**WRITTEN EXERCISE**
Extract the complete listing and repeat it word for word.

**DATA LINES**
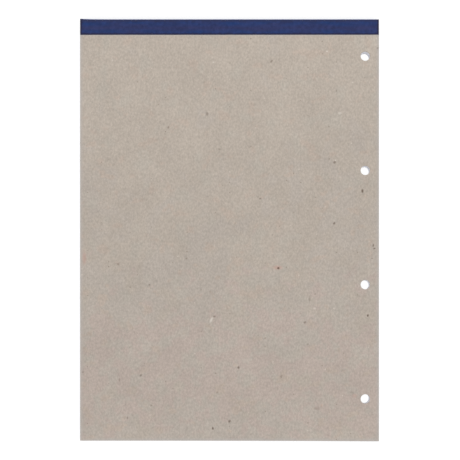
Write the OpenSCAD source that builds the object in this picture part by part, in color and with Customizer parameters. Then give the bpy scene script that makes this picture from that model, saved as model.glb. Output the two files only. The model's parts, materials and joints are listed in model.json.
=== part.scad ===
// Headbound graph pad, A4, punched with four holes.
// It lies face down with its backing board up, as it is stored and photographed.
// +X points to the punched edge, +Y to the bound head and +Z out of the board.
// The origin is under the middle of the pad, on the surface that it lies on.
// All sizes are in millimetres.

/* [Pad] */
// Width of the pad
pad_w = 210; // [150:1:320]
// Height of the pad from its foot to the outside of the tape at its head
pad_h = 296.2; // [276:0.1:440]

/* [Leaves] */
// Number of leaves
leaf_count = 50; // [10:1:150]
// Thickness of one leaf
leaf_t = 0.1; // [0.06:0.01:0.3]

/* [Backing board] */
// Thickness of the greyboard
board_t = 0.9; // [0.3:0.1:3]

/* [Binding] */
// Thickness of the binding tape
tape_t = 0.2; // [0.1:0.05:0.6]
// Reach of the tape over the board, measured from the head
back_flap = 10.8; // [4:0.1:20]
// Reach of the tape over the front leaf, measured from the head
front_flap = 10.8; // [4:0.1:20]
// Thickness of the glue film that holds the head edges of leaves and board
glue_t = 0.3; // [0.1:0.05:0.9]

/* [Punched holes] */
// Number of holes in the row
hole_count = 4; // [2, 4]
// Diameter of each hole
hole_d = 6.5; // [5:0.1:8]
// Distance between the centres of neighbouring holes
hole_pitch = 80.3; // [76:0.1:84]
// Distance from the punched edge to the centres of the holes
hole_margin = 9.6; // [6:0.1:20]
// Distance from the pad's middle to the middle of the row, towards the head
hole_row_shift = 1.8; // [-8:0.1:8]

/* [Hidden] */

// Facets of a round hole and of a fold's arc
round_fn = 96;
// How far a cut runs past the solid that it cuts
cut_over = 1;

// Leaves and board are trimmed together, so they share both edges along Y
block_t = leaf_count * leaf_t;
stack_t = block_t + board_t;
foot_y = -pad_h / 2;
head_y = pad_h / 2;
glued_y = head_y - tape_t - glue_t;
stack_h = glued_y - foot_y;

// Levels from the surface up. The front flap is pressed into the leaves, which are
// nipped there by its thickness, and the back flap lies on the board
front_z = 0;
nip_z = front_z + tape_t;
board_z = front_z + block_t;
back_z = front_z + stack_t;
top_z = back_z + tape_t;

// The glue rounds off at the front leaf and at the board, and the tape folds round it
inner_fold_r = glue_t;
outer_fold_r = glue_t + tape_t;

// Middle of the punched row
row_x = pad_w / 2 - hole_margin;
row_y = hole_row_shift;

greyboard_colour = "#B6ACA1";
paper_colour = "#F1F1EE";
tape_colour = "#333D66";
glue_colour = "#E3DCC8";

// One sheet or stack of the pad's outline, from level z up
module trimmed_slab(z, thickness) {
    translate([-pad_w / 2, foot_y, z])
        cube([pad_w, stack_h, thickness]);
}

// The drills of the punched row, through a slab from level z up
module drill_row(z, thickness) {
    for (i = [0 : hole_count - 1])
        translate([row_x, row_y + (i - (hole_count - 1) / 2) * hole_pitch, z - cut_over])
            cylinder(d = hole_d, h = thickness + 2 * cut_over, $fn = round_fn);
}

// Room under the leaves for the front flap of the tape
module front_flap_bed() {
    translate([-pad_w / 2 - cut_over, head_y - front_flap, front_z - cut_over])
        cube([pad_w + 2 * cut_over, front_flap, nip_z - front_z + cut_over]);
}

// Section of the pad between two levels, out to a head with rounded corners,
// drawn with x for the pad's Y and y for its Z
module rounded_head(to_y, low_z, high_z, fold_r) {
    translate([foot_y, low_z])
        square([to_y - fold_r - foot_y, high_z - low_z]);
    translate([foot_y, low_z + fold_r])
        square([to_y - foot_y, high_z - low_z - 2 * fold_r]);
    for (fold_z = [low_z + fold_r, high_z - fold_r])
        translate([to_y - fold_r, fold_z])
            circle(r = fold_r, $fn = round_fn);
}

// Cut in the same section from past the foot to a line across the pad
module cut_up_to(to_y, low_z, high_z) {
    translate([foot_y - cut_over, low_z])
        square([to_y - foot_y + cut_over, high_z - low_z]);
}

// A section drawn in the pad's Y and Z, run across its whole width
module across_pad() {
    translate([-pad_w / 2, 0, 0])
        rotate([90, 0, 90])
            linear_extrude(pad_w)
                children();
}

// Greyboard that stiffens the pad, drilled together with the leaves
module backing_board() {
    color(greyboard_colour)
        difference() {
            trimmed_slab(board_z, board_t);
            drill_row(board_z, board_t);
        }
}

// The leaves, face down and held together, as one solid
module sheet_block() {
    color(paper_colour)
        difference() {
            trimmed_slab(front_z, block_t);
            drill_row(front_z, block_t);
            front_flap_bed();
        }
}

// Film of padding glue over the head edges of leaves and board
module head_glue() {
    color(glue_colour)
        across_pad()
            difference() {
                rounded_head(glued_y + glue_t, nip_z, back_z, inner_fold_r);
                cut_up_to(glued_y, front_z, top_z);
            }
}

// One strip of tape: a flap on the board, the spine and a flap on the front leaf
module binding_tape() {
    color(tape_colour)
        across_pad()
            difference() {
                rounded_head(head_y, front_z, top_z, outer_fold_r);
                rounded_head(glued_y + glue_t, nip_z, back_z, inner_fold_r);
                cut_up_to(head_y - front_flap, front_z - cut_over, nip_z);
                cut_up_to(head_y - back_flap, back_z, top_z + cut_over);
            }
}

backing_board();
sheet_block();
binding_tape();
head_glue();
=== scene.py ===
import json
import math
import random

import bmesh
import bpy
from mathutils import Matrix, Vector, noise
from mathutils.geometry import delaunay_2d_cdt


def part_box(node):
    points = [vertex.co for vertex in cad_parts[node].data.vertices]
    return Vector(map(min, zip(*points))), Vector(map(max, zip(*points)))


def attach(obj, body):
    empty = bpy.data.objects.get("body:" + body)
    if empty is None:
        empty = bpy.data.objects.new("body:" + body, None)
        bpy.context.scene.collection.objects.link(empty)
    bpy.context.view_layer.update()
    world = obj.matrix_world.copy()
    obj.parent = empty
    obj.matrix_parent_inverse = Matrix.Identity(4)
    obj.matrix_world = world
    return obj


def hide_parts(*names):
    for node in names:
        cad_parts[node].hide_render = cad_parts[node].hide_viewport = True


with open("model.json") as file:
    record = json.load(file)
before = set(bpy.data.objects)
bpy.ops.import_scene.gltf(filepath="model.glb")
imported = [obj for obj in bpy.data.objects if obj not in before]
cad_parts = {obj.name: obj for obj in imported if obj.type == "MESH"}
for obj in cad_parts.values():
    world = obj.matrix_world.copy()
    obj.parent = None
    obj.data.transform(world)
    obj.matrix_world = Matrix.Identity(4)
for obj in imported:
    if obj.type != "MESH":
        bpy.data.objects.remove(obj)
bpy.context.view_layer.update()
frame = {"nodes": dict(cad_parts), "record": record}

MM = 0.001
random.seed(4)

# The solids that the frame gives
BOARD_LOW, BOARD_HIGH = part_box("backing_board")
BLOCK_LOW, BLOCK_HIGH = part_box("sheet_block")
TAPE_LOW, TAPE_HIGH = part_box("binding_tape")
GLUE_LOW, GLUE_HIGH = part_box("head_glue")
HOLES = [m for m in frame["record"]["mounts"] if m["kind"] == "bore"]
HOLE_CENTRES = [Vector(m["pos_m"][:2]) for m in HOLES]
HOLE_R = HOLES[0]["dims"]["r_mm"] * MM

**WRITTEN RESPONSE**
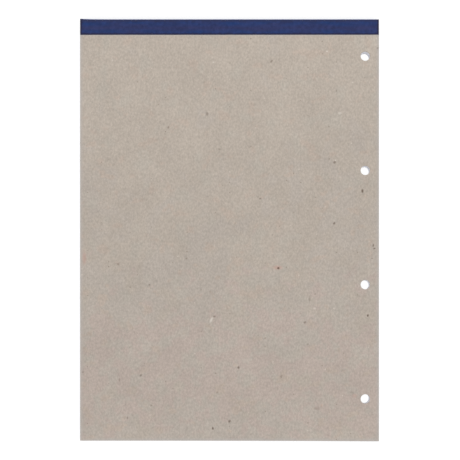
Write the OpenSCAD source that builds the object in this picture part by part, in color and with Customizer parameters. Then give the bpy scene script that makes this picture from that model, saved as model.glb. Output the two files only. The model's parts, materials and joints are listed in model.json.
=== part.scad ===
// Headbound graph pad, A4, punched with four holes.
// It lies face down with its backing board up, as it is stored and photographed.
// +X points to the punched edge, +Y to the bound head and +Z out of the board.
// The origin is under the middle of the pad, on the surface that it lies on.
// All sizes are in millimetres.

/* [Pad] */
// Width of the pad
pad_w = 210; // [150:1:320]
// Height of the pad from its foot to the outside of the tape at its head
pad_h = 296.2; // [276:0.1:440]

/* [Leaves] */
// Number of leaves
leaf_count = 50; // [10:1:150]
// Thickness of one leaf
leaf_t = 0.1; // [0.06:0.01:0.3]

/* [Backing board] */
// Thickness of the greyboard
board_t = 0.9; // [0.3:0.1:3]

/* [Binding] */
// Thickness of the binding tape
tape_t = 0.2; // [0.1:0.05:0.6]
// Reach of the tape over the board, measured from the head
back_flap = 10.8; // [4:0.1:20]
// Reach of the tape over the front leaf, measured from the head
front_flap = 10.8; // [4:0.1:20]
// Thickness of the glue film that holds the head edges of leaves and board
glue_t = 0.3; // [0.1:0.05:0.9]

/* [Punched holes] */
// Number of holes in the row
hole_count = 4; // [2, 4]
// Diameter of each hole
hole_d = 6.5; // [5:0.1:8]
// Distance between the centres of neighbouring holes
hole_pitch = 80.3; // [76:0.1:84]
// Distance from the punched edge to the centres of the holes
hole_margin = 9.6; // [6:0.1:20]
// Distance from the pad's middle to the middle of the row, towards the head
hole_row_shift = 1.8; // [-8:0.1:8]

/* [Hidden] */

// Facets of a round hole and of a fold's arc
round_fn = 96;
// How far a cut runs past the solid that it cuts
cut_over = 1;

// Leaves and board are trimmed together, so they share both edges along Y
block_t = leaf_count * leaf_t;
stack_t = block_t + board_t;
foot_y = -pad_h / 2;
head_y = pad_h / 2;
glued_y = head_y - tape_t - glue_t;
stack_h = glued_y - foot_y;

// Levels from the surface up. The front flap is pressed into the leaves, which are
// nipped there by its thickness, and the back flap lies on the board
front_z = 0;
nip_z = front_z + tape_t;
board_z = front_z + block_t;
back_z = front_z + stack_t;
top_z = back_z + tape_t;

// The glue rounds off at the front leaf and at the board, and the tape folds round it
inner_fold_r = glue_t;
outer_fold_r = glue_t + tape_t;

// Middle of the punched row
row_x = pad_w / 2 - hole_margin;
row_y = hole_row_shift;

greyboard_colour = "#B6ACA1";
paper_colour = "#F1F1EE";
tape_colour = "#333D66";
glue_colour = "#E3DCC8";

// One sheet or stack of the pad's outline, from level z up
module trimmed_slab(z, thickness) {
    translate([-pad_w / 2, foot_y, z])
        cube([pad_w, stack_h, thickness]);
}

// The drills of the punched row, through a slab from level z up
module drill_row(z, thickness) {
    for (i = [0 : hole_count - 1])
        translate([row_x, row_y + (i - (hole_count - 1) / 2) * hole_pitch, z - cut_over])
            cylinder(d = hole_d, h = thickness + 2 * cut_over, $fn = round_fn);
}

// Room under the leaves for the front flap of the tape
module front_flap_bed() {
    translate([-pad_w / 2 - cut_over, head_y - front_flap, front_z - cut_over])
        cube([pad_w + 2 * cut_over, front_flap, nip_z - front_z + cut_over]);
}

// Section of the pad between two levels, out to a head with rounded corners,
// drawn with x for the pad's Y and y for its Z
module rounded_head(to_y, low_z, high_z, fold_r) {
    translate([foot_y, low_z])
        square([to_y - fold_r - foot_y, high_z - low_z]);
    translate([foot_y, low_z + fold_r])
        square([to_y - foot_y, high_z - low_z - 2 * fold_r]);
    for (fold_z = [low_z + fold_r, high_z - fold_r])
        translate([to_y - fold_r, fold_z])
            circle(r = fold_r, $fn = round_fn);
}

// Cut in the same section from past the foot to a line across the pad
module cut_up_to(to_y, low_z, high_z) {
    translate([foot_y - cut_over, low_z])
        square([to_y - foot_y + cut_over, high_z - low_z]);
}

// A section drawn in the pad's Y and Z, run across its whole width
module across_pad() {
    translate([-pad_w / 2, 0, 0])
        rotate([90, 0, 90])
            linear_extrude(pad_w)
                children();
}

// Greyboard that stiffens the pad, drilled together with the leaves
module backing_board() {
    color(greyboard_colour)
        difference() {
            trimmed_slab(board_z, board_t);
            drill_row(board_z, board_t);
        }
}

// The leaves, face down and held together, as one solid
module sheet_block() {
    color(paper_colour)
        difference() {
            trimmed_slab(front_z, block_t);
            drill_row(front_z, block_t);
            front_flap_bed();
        }
}

// Film of padding glue over the head edges of leaves and board
module head_glue() {
    color(glue_colour)
        across_pad()
            difference() {
                rounded_head(glued_y + glue_t, nip_z, back_z, inner_fold_r);
                cut_up_to(glued_y, front_z, top_z);
            }
}

// One strip of tape: a flap on the board, the spine and a flap on the front leaf
module binding_tape() {
    color(tape_colour)
        across_pad()
            difference() {
                rounded_head(head_y, front_z, top_z, outer_fold_r);
                rounded_head(glued_y + glue_t, nip_z, back_z, inner_fold_r);
                cut_up_to(head_y - front_flap, front_z - cut_over, nip_z);
                cut_up_to(head_y - back_flap, back_z, top_z + cut_over);
            }
}

backing_board();
sheet_block();
binding_tape();
head_glue();
=== scene.py ===
import json
import math
import random

import bmesh
import bpy
from mathutils import Matrix, Vector, noise
from mathutils.geometry import delaunay_2d_cdt


def part_box(node):
    points = [vertex.co for vertex in cad_parts[node].data.vertices]
    return Vector(map(min, zip(*points))), Vector(map(max, zip(*points)))


def attach(obj, body):
    empty = bpy.data.objects.get("body:" + body)
    if empty is None:
        empty = bpy.data.objects.new("body:" + body, None)
        bpy.context.scene.collection.objects.link(empty)
    bpy.context.view_layer.update()
    world = obj.matrix_world.copy()
    obj.parent = empty
    obj.matrix_parent_inverse = Matrix.Identity(4)
    obj.matrix_world = world
    return obj


def hide_parts(*names):
    for node in names:
        cad_parts[node].hide_render = cad_parts[node].hide_viewport = True


with open("model.json") as file:
    record = json.load(file)
before = set(bpy.data.objects)
bpy.ops.import_scene.gltf(filepath="model.glb")
imported = [obj for obj in bpy.data.objects if obj not in before]
cad_parts = {obj.name: obj for obj in imported if obj.type == "MESH"}
for obj in cad_parts.values():
    world = obj.matrix_world.copy()
    obj.parent = None
    obj.data.transform(world)
    obj.matrix_world = Matrix.Identity(4)
for obj in imported:
    if obj.type != "MESH":
        bpy.data.objects.remove(obj)
bpy.context.view_layer.update()
frame = {"nodes": dict(cad_parts), "record": record}

MM = 0.001
random.seed(4)

# The solids that the frame gives
BOARD_LOW, BOARD_HIGH = part_box("backing_board")
BLOCK_LOW, BLOCK_HIGH = part_box("sheet_block")
TAPE_LOW, TAPE_HIGH = part_box("binding_tape")
GLUE_LOW, GLUE_HIGH = part_box("head_glue")
HOLES = [m for m in frame["record"]["mounts"] if m["kind"] == "bore"]
HOLE_CENTRES = [Vector(m["pos_m"][:2]) for m in HOLES]
HOLE_R = HOLES[0]["dims"]["r_mm"] * MM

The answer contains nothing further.